Short problem: Copy, character for character, the lines running from the one with "Model this object" to the one with "from build123d import *", ends included. Leave out every other line.
---------- Data for the task
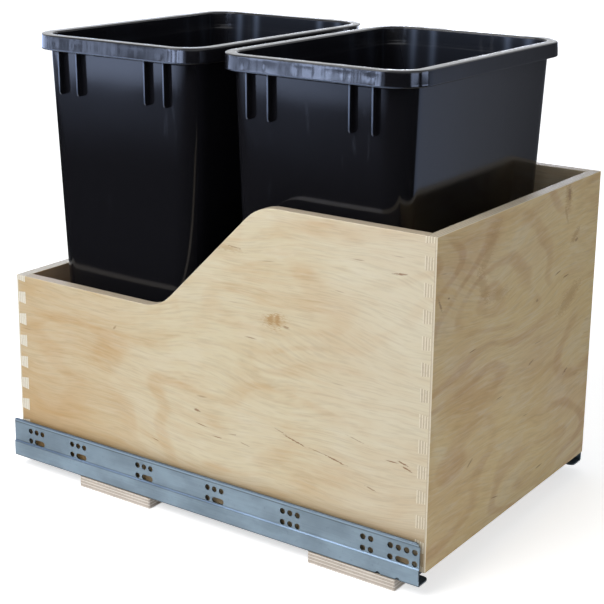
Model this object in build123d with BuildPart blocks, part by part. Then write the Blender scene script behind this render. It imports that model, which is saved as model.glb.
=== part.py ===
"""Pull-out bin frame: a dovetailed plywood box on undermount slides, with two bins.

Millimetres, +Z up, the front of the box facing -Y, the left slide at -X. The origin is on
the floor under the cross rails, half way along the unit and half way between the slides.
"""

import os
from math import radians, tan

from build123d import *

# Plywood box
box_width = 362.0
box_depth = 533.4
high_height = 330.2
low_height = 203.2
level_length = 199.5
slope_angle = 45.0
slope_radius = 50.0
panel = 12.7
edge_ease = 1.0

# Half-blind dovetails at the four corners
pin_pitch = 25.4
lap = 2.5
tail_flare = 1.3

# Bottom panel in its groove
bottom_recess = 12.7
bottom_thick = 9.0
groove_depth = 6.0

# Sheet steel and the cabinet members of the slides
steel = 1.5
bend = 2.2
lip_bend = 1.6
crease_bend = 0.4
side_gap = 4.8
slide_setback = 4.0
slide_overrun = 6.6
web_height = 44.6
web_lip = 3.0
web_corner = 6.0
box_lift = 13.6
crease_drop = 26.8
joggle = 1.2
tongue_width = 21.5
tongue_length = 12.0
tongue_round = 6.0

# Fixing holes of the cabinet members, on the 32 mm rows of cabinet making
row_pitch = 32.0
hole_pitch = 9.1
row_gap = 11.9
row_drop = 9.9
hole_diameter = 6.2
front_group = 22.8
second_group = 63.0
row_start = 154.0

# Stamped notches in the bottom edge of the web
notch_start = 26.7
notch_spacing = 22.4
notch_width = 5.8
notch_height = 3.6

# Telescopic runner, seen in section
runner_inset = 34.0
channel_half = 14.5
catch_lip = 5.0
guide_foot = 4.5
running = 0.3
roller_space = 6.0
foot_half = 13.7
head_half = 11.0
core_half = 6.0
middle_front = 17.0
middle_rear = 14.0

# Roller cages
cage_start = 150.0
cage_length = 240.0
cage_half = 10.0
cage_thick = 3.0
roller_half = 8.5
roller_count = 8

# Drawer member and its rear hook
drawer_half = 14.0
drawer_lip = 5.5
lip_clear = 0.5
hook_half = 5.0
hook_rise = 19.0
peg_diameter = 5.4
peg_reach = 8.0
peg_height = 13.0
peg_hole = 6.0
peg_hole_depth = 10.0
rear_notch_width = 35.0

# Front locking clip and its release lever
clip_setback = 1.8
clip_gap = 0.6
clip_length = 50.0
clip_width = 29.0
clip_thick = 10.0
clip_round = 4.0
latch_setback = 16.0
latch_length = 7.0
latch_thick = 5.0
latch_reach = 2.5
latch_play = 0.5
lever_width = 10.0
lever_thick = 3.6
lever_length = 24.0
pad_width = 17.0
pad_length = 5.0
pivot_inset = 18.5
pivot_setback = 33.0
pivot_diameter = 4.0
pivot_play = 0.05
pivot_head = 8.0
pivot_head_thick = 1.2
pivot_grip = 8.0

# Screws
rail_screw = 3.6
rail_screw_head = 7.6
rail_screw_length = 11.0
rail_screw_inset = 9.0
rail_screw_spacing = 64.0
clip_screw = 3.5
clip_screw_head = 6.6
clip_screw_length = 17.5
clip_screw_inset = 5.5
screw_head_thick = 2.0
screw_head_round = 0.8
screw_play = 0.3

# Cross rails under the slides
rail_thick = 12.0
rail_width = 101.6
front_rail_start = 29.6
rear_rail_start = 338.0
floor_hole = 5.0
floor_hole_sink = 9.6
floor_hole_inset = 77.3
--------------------
---------- Data for the task
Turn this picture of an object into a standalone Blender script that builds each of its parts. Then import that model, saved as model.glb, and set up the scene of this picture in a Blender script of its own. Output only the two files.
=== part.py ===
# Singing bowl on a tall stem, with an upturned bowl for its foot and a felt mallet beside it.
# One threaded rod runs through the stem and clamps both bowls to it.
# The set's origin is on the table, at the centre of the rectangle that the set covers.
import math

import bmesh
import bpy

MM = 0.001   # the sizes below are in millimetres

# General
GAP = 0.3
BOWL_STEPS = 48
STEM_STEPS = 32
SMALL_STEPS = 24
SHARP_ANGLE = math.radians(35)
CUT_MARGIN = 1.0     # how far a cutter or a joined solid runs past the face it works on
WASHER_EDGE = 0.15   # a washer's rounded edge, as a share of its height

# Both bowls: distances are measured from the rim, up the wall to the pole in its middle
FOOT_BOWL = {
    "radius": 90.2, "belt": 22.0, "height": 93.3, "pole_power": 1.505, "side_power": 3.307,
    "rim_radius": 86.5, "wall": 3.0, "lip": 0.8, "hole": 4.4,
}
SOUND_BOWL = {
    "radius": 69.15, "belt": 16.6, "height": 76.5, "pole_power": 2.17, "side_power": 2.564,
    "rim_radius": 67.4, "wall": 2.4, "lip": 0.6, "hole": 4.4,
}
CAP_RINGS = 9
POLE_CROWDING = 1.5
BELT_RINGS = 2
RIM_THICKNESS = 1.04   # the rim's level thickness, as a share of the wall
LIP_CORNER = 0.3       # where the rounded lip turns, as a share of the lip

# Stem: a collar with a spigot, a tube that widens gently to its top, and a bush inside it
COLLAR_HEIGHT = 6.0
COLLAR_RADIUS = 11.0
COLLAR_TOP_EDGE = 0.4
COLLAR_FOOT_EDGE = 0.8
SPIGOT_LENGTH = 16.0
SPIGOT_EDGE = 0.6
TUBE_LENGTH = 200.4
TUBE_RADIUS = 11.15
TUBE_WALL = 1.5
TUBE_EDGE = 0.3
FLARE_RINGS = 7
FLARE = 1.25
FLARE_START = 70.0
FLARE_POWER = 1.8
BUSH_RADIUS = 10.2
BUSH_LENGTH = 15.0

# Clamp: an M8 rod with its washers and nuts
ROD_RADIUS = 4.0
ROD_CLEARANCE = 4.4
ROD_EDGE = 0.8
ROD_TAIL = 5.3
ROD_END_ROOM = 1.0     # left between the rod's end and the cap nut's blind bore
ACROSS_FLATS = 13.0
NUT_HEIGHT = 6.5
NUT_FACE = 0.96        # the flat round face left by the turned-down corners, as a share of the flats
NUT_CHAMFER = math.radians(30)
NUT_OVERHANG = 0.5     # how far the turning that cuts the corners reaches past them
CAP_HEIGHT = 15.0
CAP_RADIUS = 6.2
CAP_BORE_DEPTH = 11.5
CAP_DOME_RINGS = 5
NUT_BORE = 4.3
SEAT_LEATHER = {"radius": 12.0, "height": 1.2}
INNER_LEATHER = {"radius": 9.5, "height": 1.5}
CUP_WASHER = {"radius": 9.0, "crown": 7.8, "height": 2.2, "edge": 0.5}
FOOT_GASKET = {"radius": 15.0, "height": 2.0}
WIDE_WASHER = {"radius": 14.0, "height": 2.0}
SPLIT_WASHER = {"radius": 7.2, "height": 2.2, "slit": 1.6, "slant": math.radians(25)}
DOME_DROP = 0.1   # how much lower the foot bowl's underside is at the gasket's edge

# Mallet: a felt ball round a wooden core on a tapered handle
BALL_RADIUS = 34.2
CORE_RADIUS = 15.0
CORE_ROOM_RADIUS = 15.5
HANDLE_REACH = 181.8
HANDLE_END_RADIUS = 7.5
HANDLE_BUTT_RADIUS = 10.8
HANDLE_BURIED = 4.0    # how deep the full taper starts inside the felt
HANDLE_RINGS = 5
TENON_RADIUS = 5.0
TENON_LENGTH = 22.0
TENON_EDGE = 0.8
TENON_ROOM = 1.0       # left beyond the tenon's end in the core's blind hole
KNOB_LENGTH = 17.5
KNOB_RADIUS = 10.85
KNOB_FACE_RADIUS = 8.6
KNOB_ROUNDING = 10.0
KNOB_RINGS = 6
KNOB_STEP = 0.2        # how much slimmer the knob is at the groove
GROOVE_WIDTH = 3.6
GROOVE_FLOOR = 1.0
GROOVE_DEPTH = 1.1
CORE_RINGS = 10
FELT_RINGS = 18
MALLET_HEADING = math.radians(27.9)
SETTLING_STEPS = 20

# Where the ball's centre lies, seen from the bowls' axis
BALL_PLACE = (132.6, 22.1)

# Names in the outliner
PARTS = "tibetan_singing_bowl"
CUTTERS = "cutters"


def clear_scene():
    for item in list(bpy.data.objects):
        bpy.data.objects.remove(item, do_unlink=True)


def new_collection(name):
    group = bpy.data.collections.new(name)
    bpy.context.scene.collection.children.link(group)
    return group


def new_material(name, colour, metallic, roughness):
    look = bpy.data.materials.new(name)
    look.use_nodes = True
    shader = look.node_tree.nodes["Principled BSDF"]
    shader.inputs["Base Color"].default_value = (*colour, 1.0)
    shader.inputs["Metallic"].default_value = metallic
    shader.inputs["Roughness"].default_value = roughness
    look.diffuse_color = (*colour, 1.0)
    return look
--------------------
Written response:
Model this object in build123d with BuildPart blocks, part by part. Then write the Blender scene script behind this render. It imports that model, which is saved as model.glb.
=== part.py ===
"""Pull-out bin frame: a dovetailed plywood box on undermount slides, with two bins.

Millimetres, +Z up, the front of the box facing -Y, the left slide at -X. The origin is on
the floor under the cross rails, half way along the unit and half way between the slides.
"""

import os
from math import radians, tan

from build123d import *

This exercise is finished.